• TASK OBJECTIVE:
Copy all the material below, exactly as it stands.

• SOURCE MATERIAL:
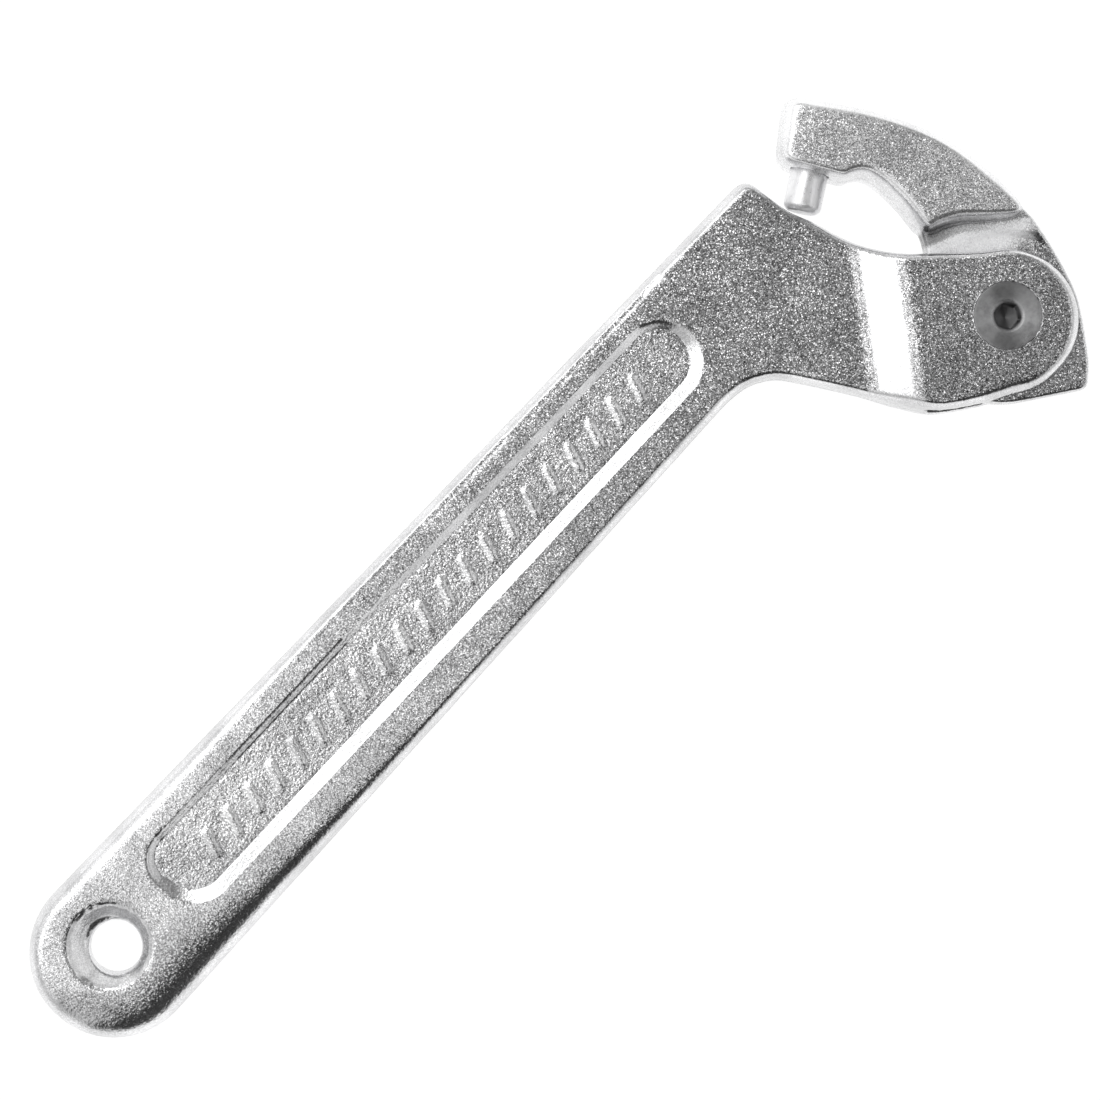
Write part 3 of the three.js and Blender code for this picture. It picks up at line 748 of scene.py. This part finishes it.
def make_screw():
    _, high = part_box("pivot_screw")
    top = high.z / MM
    tip = top - SCREW_LENGTH
    foot = top - HEAD_ROUND - (HEAD_R - SHANK_R)
    bottom = top - SOCKET_DEPTH
    dished = top - HEAD_DISH

    def hexagon(angle):
        return SOCKET_FLAT / math.cos((angle % (math.pi / 3)) - math.pi / 6)

    def lip(angle):
        return dished - (SOCKET_MOUTH - hexagon(angle)) * SOCKET_LIP_SLOPE

    inward, down, outward = MOUTH_ROUND
    mouth_start, mouth_end = (SOCKET_MOUTH - inward, dished - down), (SOCKET_MOUTH + outward, dished)
    rings = [(NEAR_AXIS, bottom - SOCKET_POINT_DEPTH), (SOCKET_POINT_R, bottom)]
    rings += [(hexagon, bottom), (hexagon, lip)]
    rings += rounded(mouth_start, (SOCKET_MOUTH, dished), mouth_end, steps=3)
    rings += [(radius, top - share * HEAD_DISH) for radius, share in DISH_RINGS]
    rings += rounded((HEAD_R - HEAD_ROUND, top), (HEAD_R, top), (HEAD_R, top - HEAD_ROUND))
    neck = (SHANK_R + HEAD_ROUND, foot + HEAD_ROUND)
    rings += rounded(neck, (SHANK_R, foot), (SHANK_R, foot - SHANK_ROUND))
    rings += [(SHANK_R, tip + SCREW_CHAMFER), (SHANK_R - SCREW_CHAMFER, tip), (NEAR_AXIS, tip)]
    points, faces = turned(rings)
    worn = []
    for x, y, z in points:
        offs = [(math.hypot(x, y) - edge) / WORN_WIDTH for edge in (HEAD_R, SOCKET_MOUTH)]
        worn.append(sum(math.exp(-(off**2)) for off in offs) if z > top - WORN_DEPTH else 0)
    return new_piece("socket_screw", points, faces, "handle_body", "black_oxide", "pivot_screw", worn=worn)


# ---------------------------------------------------------------- light, floor and camera

def make_world():
    """A white room seen in the metal.

    It is bright on the +Y side and dark on the -Y side. Overhead it grades along x, and at the head along y.
    """
    world = bpy.data.worlds.new("studio")
    bpy.context.scene.world = world
    world.use_nodes = True
    nodes = Nodes(world.node_tree)
    way = nodes.add("ShaderNodeTexCoord").outputs["Generated"]
    x, y, z = nodes.add("ShaderNodeSeparateXYZ", {0: way}).outputs
    level = nodes.curve(x, OVERHEAD_LEVELS)
    dim = nodes.product(nodes.ramp(y, *DIM_BAND[:2]), nodes.ramp(x, *DIM_FROM_X))
    across = nodes.blend(nodes.ramp(x, *HEAD_FROM_X), 1.0, nodes.ramp(y, *ACROSS_HEAD))
    level = nodes.product(level, nodes.blend(dim, 1.0, DIM_BAND[2]), across)
    right = nodes.math("SUBTRACT", x, y)
    for along, (start, full, side) in ((y, BRIGHT_SIDE), (y, DARK_SIDE), (right, RIGHT_SIDE)):
        level = nodes.blend(nodes.ramp(along, start, full), level, side)
    level = nodes.blend(nodes.ramp(z, *SIDE_CAP[:2]), level, nodes.math("MINIMUM", level, SIDE_CAP[2]))
    level = nodes.blend(nodes.ramp(z, *HORIZON[:2]), level, HORIZON[2])
    back = nodes.add("ShaderNodeBackground", {"Color": grey(1, 1), "Strength": level})
    nodes.add("ShaderNodeOutputWorld", {"Surface": back.outputs[0]})


def make_floor():
    mesh = bpy.data.meshes.new("floor")
    corners = [(x * FLOOR_REACH, y * FLOOR_REACH, 0) for x, y in ((-1, -1), (1, -1), (1, 1), (-1, 1))]
    mesh.from_pydata(corners, [], [(0, 1, 2, 3)])
    floor = bpy.data.objects.new("floor", mesh)
    floor.location.z = -FLOOR_GAP
    bpy.context.scene.collection.objects.link(floor)
    material, nodes, _ = new_material("floor_paper")
    finish_material(
        nodes, Base_Color=grey(FLOOR_GREY, 1), Roughness=FLOOR_ROUGH,
        Emission_Color=grey(1, 1), Emission_Strength=FLOOR_GLOW,
    )
    mesh.materials.append(material)


def make_lamp():
    """A large soft lamp on the +Y side, turned to the origin."""
    data = bpy.data.lights.new("key", "AREA")
    data.shape = "SQUARE"
    data.size = KEY_SIZE
    data.energy = KEY_POWER
    lamp = bpy.data.objects.new("key", data)
    way = Vector(KEY_WAY)
    lamp.location = way.normalized() * KEY_DISTANCE
    lamp.rotation_mode = "QUATERNION"
    lamp.rotation_quaternion = way.to_track_quat("Z", "Y")
    bpy.context.scene.collection.objects.link(lamp)


def make_camera():
    data = bpy.data.cameras.new("camera")
    data.sensor_width = CAMERA_SENSOR
    data.lens = CAMERA_LENS
    data.clip_start = CAMERA_CLIP
    camera = bpy.data.objects.new("camera", data)
    camera.location = (PIVOT + Vector(CAMERA_PLACE)) * MM
    camera.rotation_euler = (0, 0, math.radians(CAMERA_TURN))
    bpy.context.scene.collection.objects.link(camera)
    bpy.context.scene.camera = camera


chrome = forged_chrome()
for piece in (make_handle(), make_jaw()):
    piece.data.materials.append(chrome)
make_pin().data.materials.append(pin_steel())
make_screw().data.materials.append(black_oxide())
make_world()
make_floor()
make_lamp()
make_camera()
bpy.context.scene.view_settings.view_transform = "Standard"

• ANSWER TO THE EXERCISE:
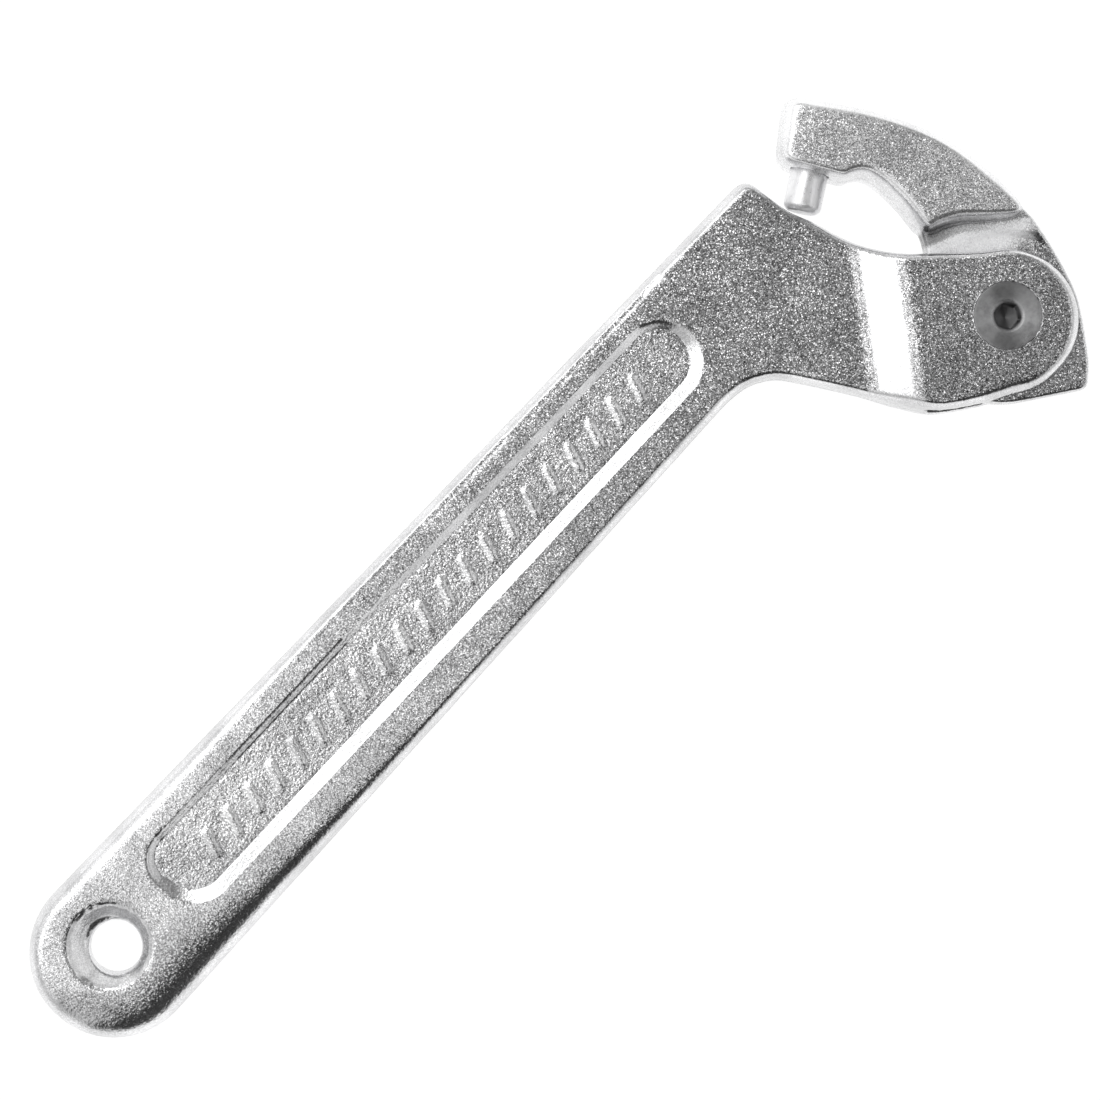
Write part 3 of the three.js and Blender code for this picture. It picks up at line 748 of scene.py. This part finishes it.
def make_screw():
    _, high = part_box("pivot_screw")
    top = high.z / MM
    tip = top - SCREW_LENGTH
    foot = top - HEAD_ROUND - (HEAD_R - SHANK_R)
    bottom = top - SOCKET_DEPTH
    dished = top - HEAD_DISH

    def hexagon(angle):
        return SOCKET_FLAT / math.cos((angle % (math.pi / 3)) - math.pi / 6)

    def lip(angle):
        return dished - (SOCKET_MOUTH - hexagon(angle)) * SOCKET_LIP_SLOPE

    inward, down, outward = MOUTH_ROUND
    mouth_start, mouth_end = (SOCKET_MOUTH - inward, dished - down), (SOCKET_MOUTH + outward, dished)
    rings = [(NEAR_AXIS, bottom - SOCKET_POINT_DEPTH), (SOCKET_POINT_R, bottom)]
    rings += [(hexagon, bottom), (hexagon, lip)]
    rings += rounded(mouth_start, (SOCKET_MOUTH, dished), mouth_end, steps=3)
    rings += [(radius, top - share * HEAD_DISH) for radius, share in DISH_RINGS]
    rings += rounded((HEAD_R - HEAD_ROUND, top), (HEAD_R, top), (HEAD_R, top - HEAD_ROUND))
    neck = (SHANK_R + HEAD_ROUND, foot + HEAD_ROUND)
    rings += rounded(neck, (SHANK_R, foot), (SHANK_R, foot - SHANK_ROUND))
    rings += [(SHANK_R, tip + SCREW_CHAMFER), (SHANK_R - SCREW_CHAMFER, tip), (NEAR_AXIS, tip)]
    points, faces = turned(rings)
    worn = []
    for x, y, z in points:
        offs = [(math.hypot(x, y) - edge) / WORN_WIDTH for edge in (HEAD_R, SOCKET_MOUTH)]
        worn.append(sum(math.exp(-(off**2)) for off in offs) if z > top - WORN_DEPTH else 0)
    return new_piece("socket_screw", points, faces, "handle_body", "black_oxide", "pivot_screw", worn=worn)


# ---------------------------------------------------------------- light, floor and camera

def make_world():
    """A white room seen in the metal.

    It is bright on the +Y side and dark on the -Y side. Overhead it grades along x, and at the head along y.
    """
    world = bpy.data.worlds.new("studio")
    bpy.context.scene.world = world
    world.use_nodes = True
    nodes = Nodes(world.node_tree)
    way = nodes.add("ShaderNodeTexCoord").outputs["Generated"]
    x, y, z = nodes.add("ShaderNodeSeparateXYZ", {0: way}).outputs
    level = nodes.curve(x, OVERHEAD_LEVELS)
    dim = nodes.product(nodes.ramp(y, *DIM_BAND[:2]), nodes.ramp(x, *DIM_FROM_X))
    across = nodes.blend(nodes.ramp(x, *HEAD_FROM_X), 1.0, nodes.ramp(y, *ACROSS_HEAD))
    level = nodes.product(level, nodes.blend(dim, 1.0, DIM_BAND[2]), across)
    right = nodes.math("SUBTRACT", x, y)
    for along, (start, full, side) in ((y, BRIGHT_SIDE), (y, DARK_SIDE), (right, RIGHT_SIDE)):
        level = nodes.blend(nodes.ramp(along, start, full), level, side)
    level = nodes.blend(nodes.ramp(z, *SIDE_CAP[:2]), level, nodes.math("MINIMUM", level, SIDE_CAP[2]))
    level = nodes.blend(nodes.ramp(z, *HORIZON[:2]), level, HORIZON[2])
    back = nodes.add("ShaderNodeBackground", {"Color": grey(1, 1), "Strength": level})
    nodes.add("ShaderNodeOutputWorld", {"Surface": back.outputs[0]})


def make_floor():
    mesh = bpy.data.meshes.new("floor")
    corners = [(x * FLOOR_REACH, y * FLOOR_REACH, 0) for x, y in ((-1, -1), (1, -1), (1, 1), (-1, 1))]
    mesh.from_pydata(corners, [], [(0, 1, 2, 3)])
    floor = bpy.data.objects.new("floor", mesh)
    floor.location.z = -FLOOR_GAP
    bpy.context.scene.collection.objects.link(floor)
    material, nodes, _ = new_material("floor_paper")
    finish_material(
        nodes, Base_Color=grey(FLOOR_GREY, 1), Roughness=FLOOR_ROUGH,
        Emission_Color=grey(1, 1), Emission_Strength=FLOOR_GLOW,
    )
    mesh.materials.append(material)


def make_lamp():
    """A large soft lamp on the +Y side, turned to the origin."""
    data = bpy.data.lights.new("key", "AREA")
    data.shape = "SQUARE"
    data.size = KEY_SIZE
    data.energy = KEY_POWER
    lamp = bpy.data.objects.new("key", data)
    way = Vector(KEY_WAY)
    lamp.location = way.normalized() * KEY_DISTANCE
    lamp.rotation_mode = "QUATERNION"
    lamp.rotation_quaternion = way.to_track_quat("Z", "Y")
    bpy.context.scene.collection.objects.link(lamp)


def make_camera():
    data = bpy.data.cameras.new("camera")
    data.sensor_width = CAMERA_SENSOR
    data.lens = CAMERA_LENS
    data.clip_start = CAMERA_CLIP
    camera = bpy.data.objects.new("camera", data)
    camera.location = (PIVOT + Vector(CAMERA_PLACE)) * MM
    camera.rotation_euler = (0, 0, math.radians(CAMERA_TURN))
    bpy.context.scene.collection.objects.link(camera)
    bpy.context.scene.camera = camera


chrome = forged_chrome()
for piece in (make_handle(), make_jaw()):
    piece.data.materials.append(chrome)
make_pin().data.materials.append(pin_steel())
make_screw().data.materials.append(black_oxide())
make_world()
make_floor()
make_lamp()
make_camera()
bpy.context.scene.view_settings.view_transform = "Standard"